Newton proposed three laws of motion, and it’s the second one that makes for the most interesting labs. Maybe there’s some way to make inertia both fun and educational, but let’s leave the first law for lecture. Equal and opposite reactions are pretty great, but that’s ideal for big demos. Read: rocket launches.

Force, though. Force lets students do stuff and observe what happens. Doing stuff and getting results is how you make physics more interesting.

One tool in our Newton’s-second-law arsenal is the fan cart. An assemblage of a cart with low-friction wheels and a simple DC motor holding a plastic fan. The fan mount pivots, providing variable direction of force. Runs on AA batteries, and is held together mostly with hot glue.

Two very good reasons for the hot glue: 1) When one of these invariably plummets to the floor, the less-than-rigid connections absorb a good deal of the impact when it all falls apart. Usually it falls into pieces, but nothing’s really broken. 2) After one has taken a tumble, it’s mere minutes to get it re-glued and running once more.

The reason for the fan is that it provides a close approximation of constant force, F. If F is constant, and mass (m) is constant, then by F = ma, acceleration (a) is constant, too. Give a running cart a little backwards push – an additional force – and study how its position and velocity change over time. Simple? Sure, and that’s helpful when tying together various concepts.

Relationships between force, mass, and acceleration according to Newton’s second law. Two-dimensional vectors come into play when rotating the fan. Our motion detectors read position, so it’s an illustration of integrals and derivatives underpinning the acceleration, velocity, and position of a moving cart.

The importance of catching a speeding object before it bangs into the end of the track and crashes to the floor.

Rockets

Estes rocket.
Assembled.

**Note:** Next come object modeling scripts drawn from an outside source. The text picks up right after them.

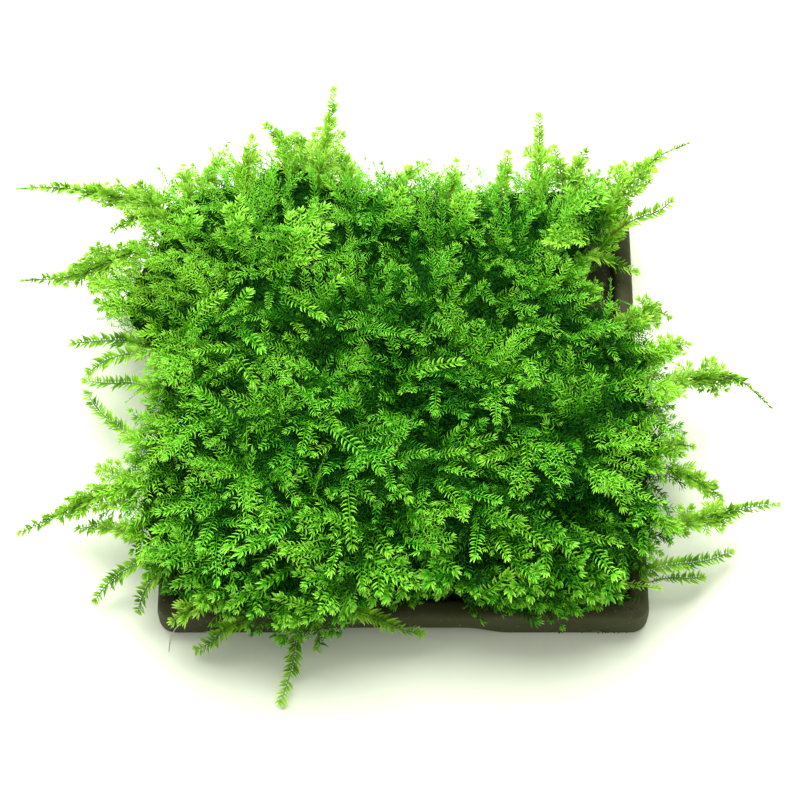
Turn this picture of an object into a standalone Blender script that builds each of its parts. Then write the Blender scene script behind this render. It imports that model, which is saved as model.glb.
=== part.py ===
"""A clump of feather moss that has grown over the rim of a low square tray.

The origin is the middle of the tray's flat base, on the surface it stands on. +X is right, +Y is back
and +Z is up. The moss cushion fills the tray and hangs over its rim, and long leafy shoots trail out
of it on all sides. Sizes are in millimetres and are turned into metres where a mesh is made.
"""
import math

import bmesh
import bpy
import numpy as np
from mathutils import Vector, noise
from mathutils.bvhtree import BVHTree

MM = 0.001
GAP = 0.3  # air left between pieces that touch

# Tray
TRAY_HALF = 40.0  # half the side of the square, at the rim
TRAY_FLARE = 0.35  # how much further out the foot stands than the rim
TRAY_HEIGHT = 7.0
TRAY_CORNER = 2.6  # radius of the square's corners, in plan
TRAY_INNER_CORNER = 0.8  # least radius of the corners on the inner side
TRAY_WALL = 3.3
TRAY_FLOOR = 4.0  # height of the inner floor above the table
RIM_ROUND = 1.2
FOOT_ROUND = 0.6
FLOOR_FILLET = 1.0
CORNER_STEPS = 6
RIM_STEPS = 4
FILLET_STEPS = 3
ARCH_HEIGHT = 2.4  # the shallow arch under the middle of each side
ARCH_FLAT_HALF = 10.0
ARCH_FOOT_HALF = 17.5
ARCH_DEPTH = 5.0
ARCH_STEPS = 6
CUTTER_BEYOND = 3.0  # how far a cutter stands out past the tray's side
CUTTER_BELOW = 1.0

# Moss cushion
CUSHION_LEVEL = 10.0  # height at which the cushion is widest
CUSHION_TOP = 22.5
CUSHION_SINK = 1.0  # how far it reaches below the tray's floor before it is cut to fit
CUSHION_DETAIL = 5  # subdivisions of the ball that the cushion is shaped from
CUSHION_EDGE_POWER = 2.7  # 2 is an ellipse, more is squarer
BALL_EQUATOR_DEG = -28.0  # latitude of the ball that becomes the widest level
HUMMOCK = 1.5  # height of the broad lumps
HUMMOCK_SPACING = 17.0
TUFT_COUNT = 190
TUFT_RISE = (2.6, 5.0)
TUFT_LEAN = 0.7  # sideways lean of a tuft's tip, against 1 outwards
TUFT_HOLLOW = 0.5
TUFT_SETBACK = 2.5  # how far the cushion's own surface stands inside the outline that its tufts reach
TUFT_LOWEST_DEG = -34.0
TUFT_LOWEST = 9.5  # height, so that no tuft reaches down to the tray's rim
TUFT_SEED = 7
SHOOT_BERTH = 4.5  # no tuft rises nearer than this to a trailing shoot

# The cushion's outline seen from above at its widest level, anticlockwise from the right
CUSHION_OUTLINE = (
    (44.5, 0.0), (44.0, 5.0), (40.0, 10.0), (34.5, 15.0), (31.5, 18.0), (31.5, 22.0), (36.5, 28.5),
    (37.5, 35.5), (31.0, 38.7), (16.0, 37.2), (0.0, 37.2), (-9.0, 39.5), (-15.0, 43.0), (-26.0, 44.0),
    (-33.0, 39.5), (-42.0, 37.5), (-44.5, 34.0), (-44.0, 28.5), (-49.0, 21.0), (-51.5, 14.5),
    (-47.5, 9.0), (-42.8, 3.5), (-43.5, -4.0), (-45.0, -12.0), (-45.0, -27.0), (-40.0, -34.5),
    (-34.5, -39.8), (-25.0, -42.5), (-13.0, -43.5), (-5.0, -40.0), (8.0, -39.2), (18.0, -41.2),
    (28.0, -41.2), (36.5, -37.5), (41.5, -30.5), (44.0, -25.5), (42.5, -19.5), (46.0, -13.5), (43.0, -7.0),
)

# Trailing shoots
LEAF_PITCH = 1.4  # distance from a leaf pair's tips to the notch after it
LEAST_STRETCHES = 3  # of a shoot, however short it is
LEAFY_HALF_WIDTH = 1.35
NOTCH_HALF_WIDTH = 0.6
STEM_HALF_WIDTH = 0.35
SHOOT_HALF_THICKNESS = 0.32
TIP_HALF_WIDTH = 1.15
ROOT_REACH = 10.0  # how far inside the cushion a shoot's line begins
ROOT_DIVE = 0.7  # how steeply that part goes down, against 1 backwards
LINE_STEPS = 24  # points of a shoot's line between two of its given points

# Edges sharper than this stay sharp when a piece is shaded smooth
TRAY_SHARP_DEG = 40
SHOOT_SHARP_DEG = 50
CUSHION_SHARP_DEG = 70

# Colour and roughness of each material
TRAY_LOOK = ((0.045, 0.048, 0.028), 0.6)
MOSS_LOOK = ((0.07, 0.33, 0.01), 0.7)
SHOOT_LOOK = ((0.16, 0.48, 0.03), 0.65)

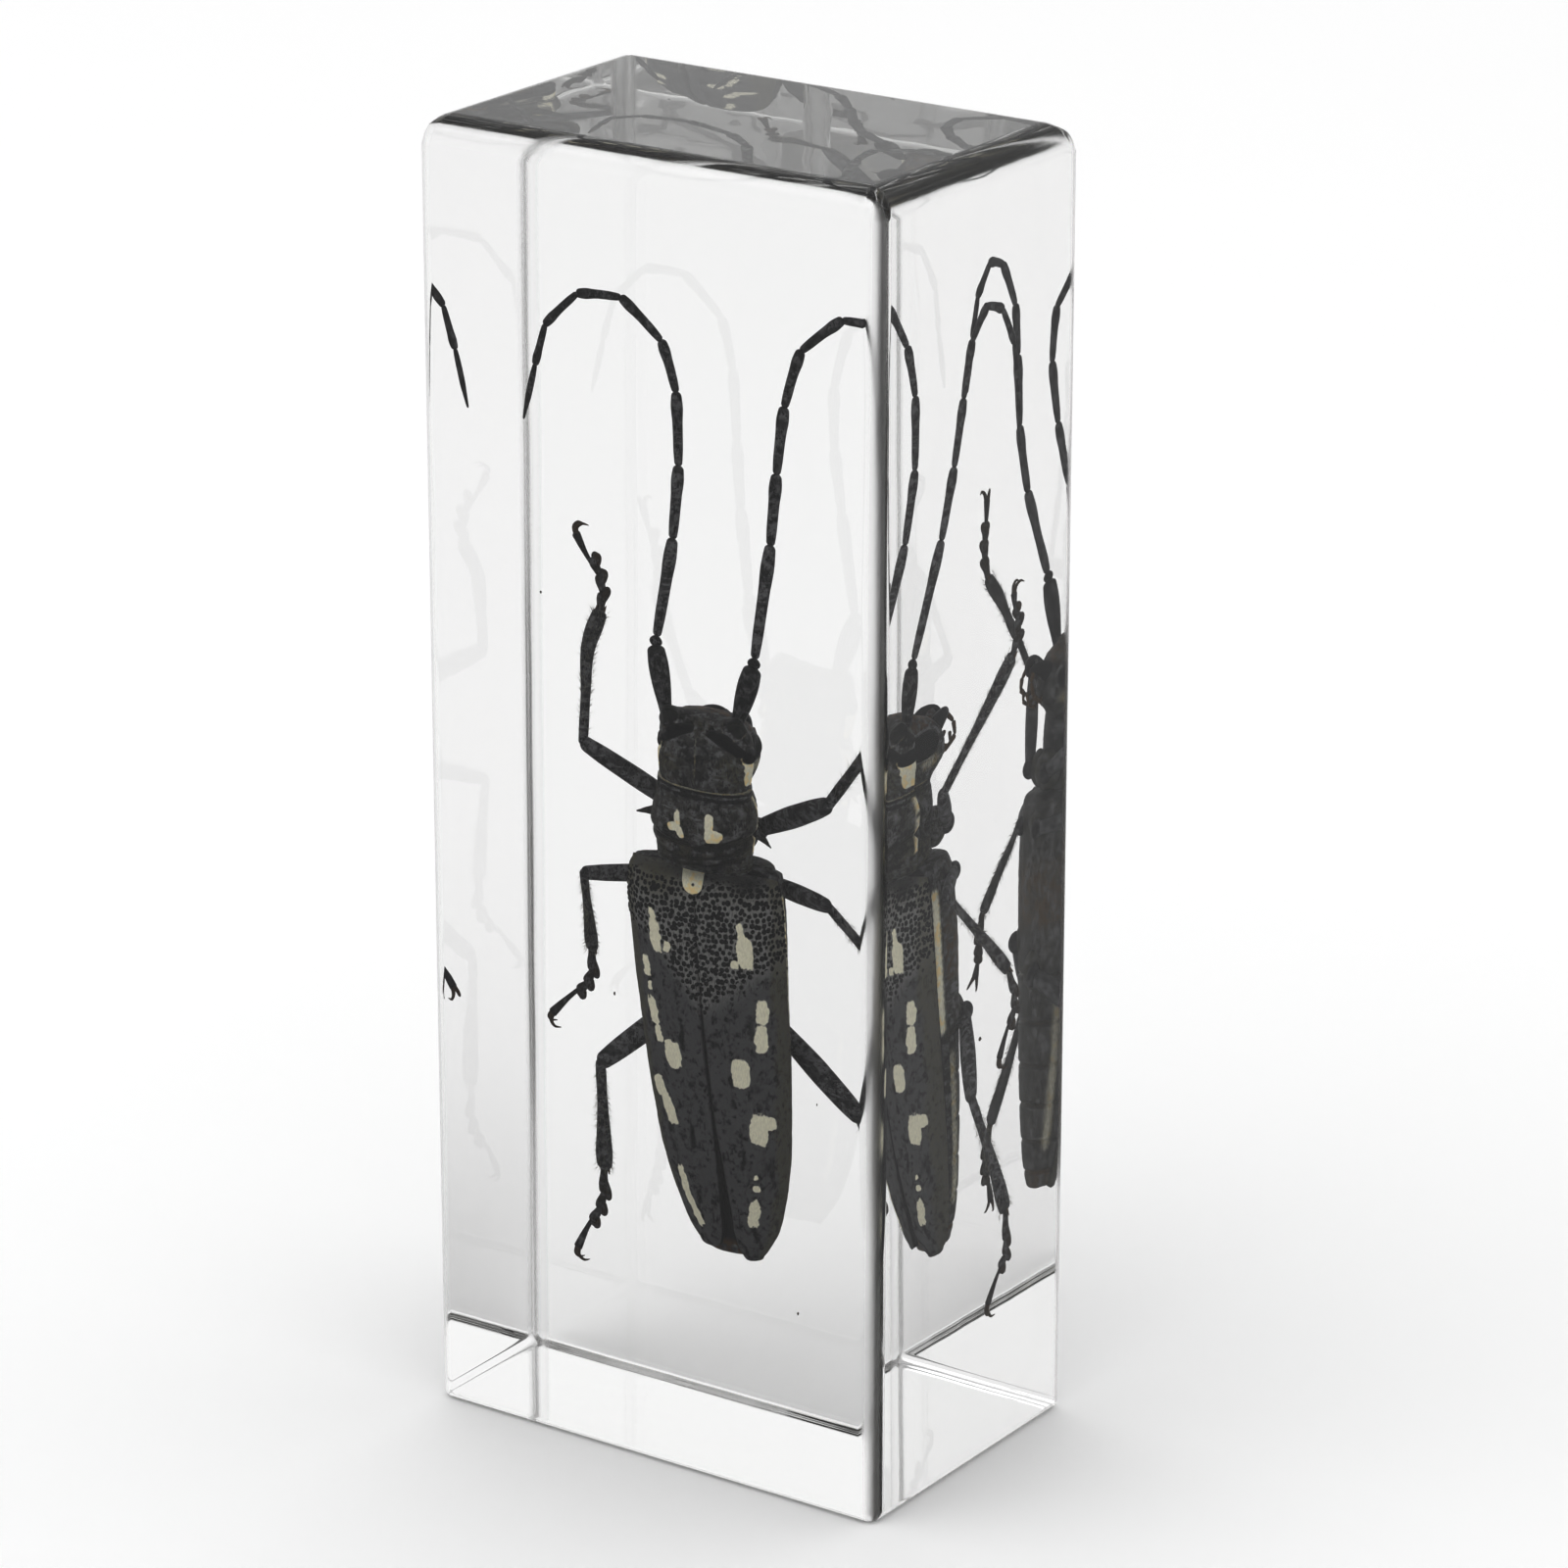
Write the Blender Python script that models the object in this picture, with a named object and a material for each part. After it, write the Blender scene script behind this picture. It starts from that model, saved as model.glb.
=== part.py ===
"""A spotted longhorn beetle cast in a standing block of clear resin.

The block is poured in two layers, resin_front and resin_back. They meet at the depth where the
beetle lies, a hair's breadth apart, and each holds its half of a pocket that follows the beetle.

The frame has +Z up and its origin in the middle of the base. The broad front of the block faces
-Y, and so does the beetle's back; the beetle's head points up. Everything here is in metres.
"""

import math

import bmesh
import bpy
from mathutils import Matrix, Vector

MM = 0.001

# The cast block
BLOCK_WIDTH = 44 * MM
BLOCK_DEPTH = 28 * MM
BLOCK_HEIGHT = 110 * MM
EDGE_RADIUS = 2.4 * MM
EDGE_STEPS = 4
SEAM_Y = 4 * MM
GAP = 0.3 * MM
POCKET_CLEARANCE = 0.45 * MM

# The two stretches of the beetle's body: where each one's axis starts, and how it turns from upright
HIND_BODY = {
    "at": Vector((-0.22, 3.2, 48)) * MM,
    "lean": math.radians(3),
    "pitch": math.radians(5.1),
    "roll": math.radians(5),
}
FORE_BODY = {
    "at": Vector((0.05, 1.4, 49.5)) * MM,
    "lean": math.radians(-1.5),
    "pitch": math.radians(4),
    "roll": math.radians(7),
}
SUTURE_DEPTH = 0.3 * MM
# Share of its depth by which the beetle's underside hangs towards its right
BELLY_SHIFT = 0.3

# Sections of the body, in mm: place along it, half width, height above and depth below the widest line
WING_CASES = (
    (1.8, 6.6, 3.3, 3.3),
    (0.8, 7.4, 4.6, 4.0),
    (-1.5, 7.6, 5.4, 4.3),
    (-5.0, 7.6, 5.9, 4.4),
    (-9.5, 7.4, 6.0, 4.1),
    (-14.5, 7.15, 5.8, 3.7),
    (-20.0, 6.7, 5.2, 3.3),
    (-24.4, 6.1, 4.6, 2.9),
    (-28.0, 5.2, 3.7, 2.6),
    (-31.0, 3.9, 2.7, 2.1),
    (-32.3, 2.9, 1.9, 1.6),
    (-33.0, 1.8, 1.1, 1.0),
)
PRONOTUM = (
    (-0.8, 3.4, 2.6, 3.4),
    (0.4, 4.35, 3.9, 3.8),
    (1.6, 4.3, 3.8, 3.7),
    (2.3, 4.6, 4.1, 3.8),
    (4.4, 4.95, 4.4, 3.9),
    (6.2, 4.6, 4.2, 3.9),
    (7.2, 4.3, 3.9, 3.8),
)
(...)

May or may not be recovered post-launch.

It’s nearly rocket day! Okay, well, it’s nearly time for a physics lecture on momentum conservation – good ol’ Newtonian mechanics – and nothing livens up a discussion of theory and mathematical modeling like making stuff shoot up into the sky. Or, quite possibly, fail to shoot up into the sky, but we’ve been running some advance tests and prepping backup plans because we really, really want things to go zoom.

Zoom, not boom. It’s much more of a hissing zzziiippp than anything else.

The demonstration usually shows three different rockets in succession, each more impressive than the last. The first one, a soda-bottle water rocket, actually illustrates the principle best. Pressurized water shoots out and down, so the rocket moves up. Mass, velocity, terrible aerodynamics. Occasional light spray, so keep your distance.

Then it’s off to model rocket land, with high-velocity solid fuel instead of water. Less mass but at a much, much higher velocity, and in no time that B-size engine has launched the little cardboard-and-plastic rocket high enough to be a speck that’s hard to discern. As long as the weather isn’t terrible, though, a standard B launch is not only recoverable, but entirely possible to catch before it reaches the ground, drifting lazily beneath its parachute.

Scaling on up to a C-size engine, we’ll have our final launch. Bigger engine, more momentum, and even the slightest breeze ensures it’ll drift far beyond our sight and ability to track. Anyone so lucky as to find the rocket afterward can keep it.

If it’s you, maybe stop on by and let us know?